Only amateur riders will need to qualify for the World Championships. They’ll need to finish inside the top 25 percent of their age group at a qualifying race for a chance to compete for a rainbow jersey. Professional and elite riders don’t need to qualify and will instead be selected by their national federations which are given 20 spaces for men and women each. Vervecken emphasized that the number of spots will be reviewed in future years.
The 2022 and 2023 UCI Gravel World Championships will both take place in Italy. The premiere UCI Gravel World Championships are slated for October 8 and 9, 2022 in the northeastern region of Veneto.
The date for the 2023 edition will be held on 30 September and 1st October 2023, but the location remains unconfirmed.
Vervecken said that he doesn’t expect the World Championships to be an overnight success and pointed to the single day classic, Strade Bianche, as an example.

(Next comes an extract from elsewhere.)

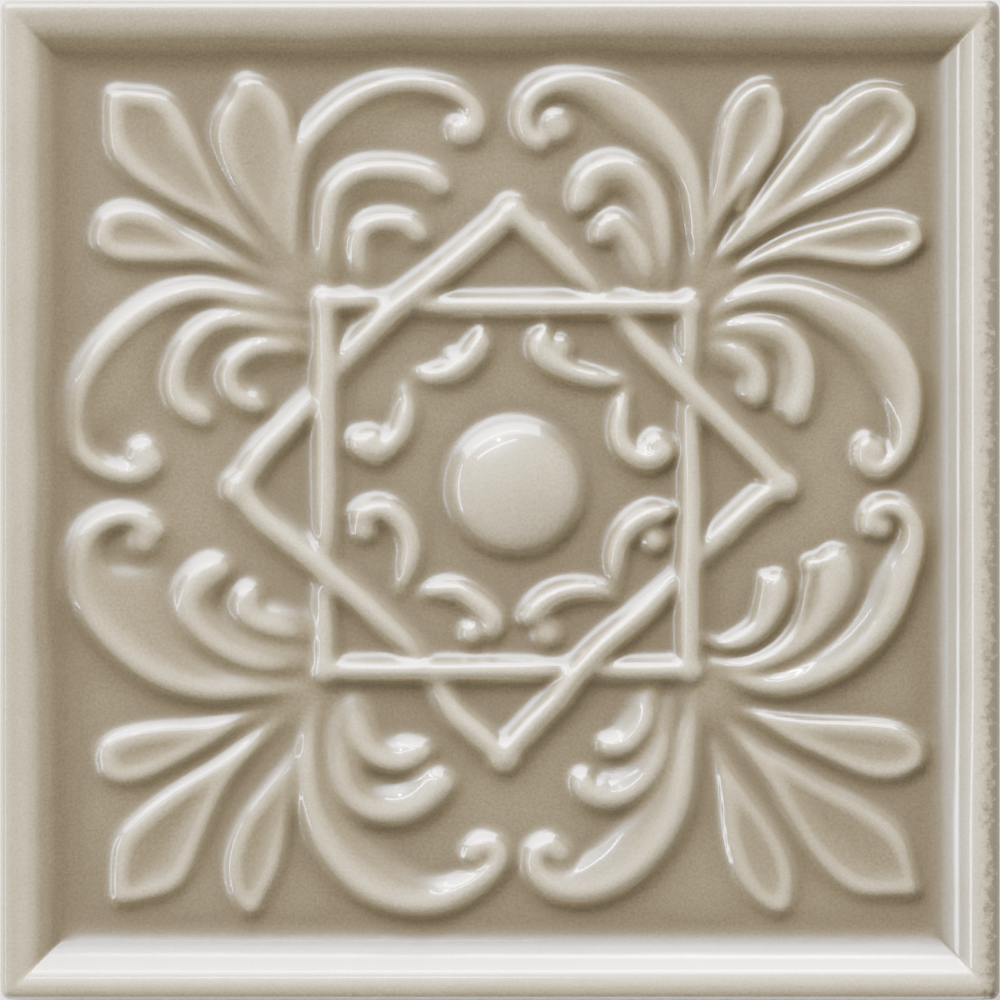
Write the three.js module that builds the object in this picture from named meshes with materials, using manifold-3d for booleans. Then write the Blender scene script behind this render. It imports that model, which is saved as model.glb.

“It’s a new concept, we still have to prove ourselves, it will take a few years, probably three to five. It just takes time. It was the same way with Stade Bianche as a Classic. The first few years there was not a lot of interest, and then [Fabian] Cancellera participated and because of the special course, the epic circumstances, it was an instant Classic.”
America already has a de facto gravel calendar of endurance races that are often more than 200 kilometers. UCI events, by contrast, are significantly shorter races, in the range of 100-130 kilometers. This will mean much higher intensity racing.
“The difference between the big [gravel] classics in the States and the UCI Gravel World Series is that our races are shorter. We don’t want to do 200 miles, that’s too long. It should be more or less four or five hours. I wouldn’t say short, but not extreme like the U.S. races because you filter out a lot of leisure riders which we want to have as part of the Series,” said Vervecken. The first qualifying race in France was 130km and the next race in Poland is only 110km.
“Established events already have their participant base, most of them are sold out. So do they need us? Probably not. It’s only a matter of prestige if they want to be a part of the Gravel World Series. We’re open to talk to them but I don’t expect them to get in touch with us soon, maybe in a few years.”
The goal of the UCI series is for it to be accessible, and to that end, any type of bike is allowed, except for those equipped with aerobars, which has become a bit of a controversial topic in U.S. gravel races as well.
“Aerobars are forbidden in UCI road events, gravel events are actually more like road races on gravel surfaces than being related to mountain bike or cyclocross. A lot of them will be ridden in large groups so for sure, aerobars are forbidden,” said Verwecken.
Vervecken expects UCI gravel races to evolve towards road races, but admits that his experience in gravel is limited.
“The more professional gravel becomes, the more tactics and teamwork happens. But it’s new to me. It seems like the bigger events in the U.S. are like road races on unpaved surfaces,” said Vervecken.
Vervecken also expects the Gravel World Series will be good for the bike industry. “Many riders have a mountain bike, a road bike, maybe a cyclocross bike, this new gravel thing also requires a special bike,” said Vervecken.
For amateur racers the first age category spans 15 years (19-34) and then separates in five-year increments after that, 35-39, 40-44, 45-49 and so on.
The 2022 Trek UCI Gravel World Series calendar is as follows:
- 3 Apr 2022: UCI Gravel Philippines, Bongabon, Nueva Ecija (PHI)
- 15 May 2022: Seven, Nannup (AUS)
- 5 Jun 2022: Wish One Gravel Race, Millau (FRA)
- 18 Jun 2022: Gravel Adventure, Swieradow-Zdroj (POL)
- 25 Jun 2022: Highlands Gravel Classic, Fayetteville (USA)
- 6 Aug 2022: Jingle GX Gravel Race, Amana (USA)
- 20 Aug 2022: Gravel Grit n Grind, Halmstad (SWE)
- 27 Aug 2022: Houffa Gravel, Houffalize (BEL)
- 3 Sep 2022: La Monsterrato-Strade Bianche Monferrato, Quattordio (ITA)
- 4 Sep 2022: Gravelista, Beechworth (AUS)
- 17 Sep 2022: Gravel One Fifty, Veenhuizen (NED)
- 18 Sep 2022: Ranxo, Ponts (ESP)
The Gravel World Championships, while yet unannounced, should follow in late September or October.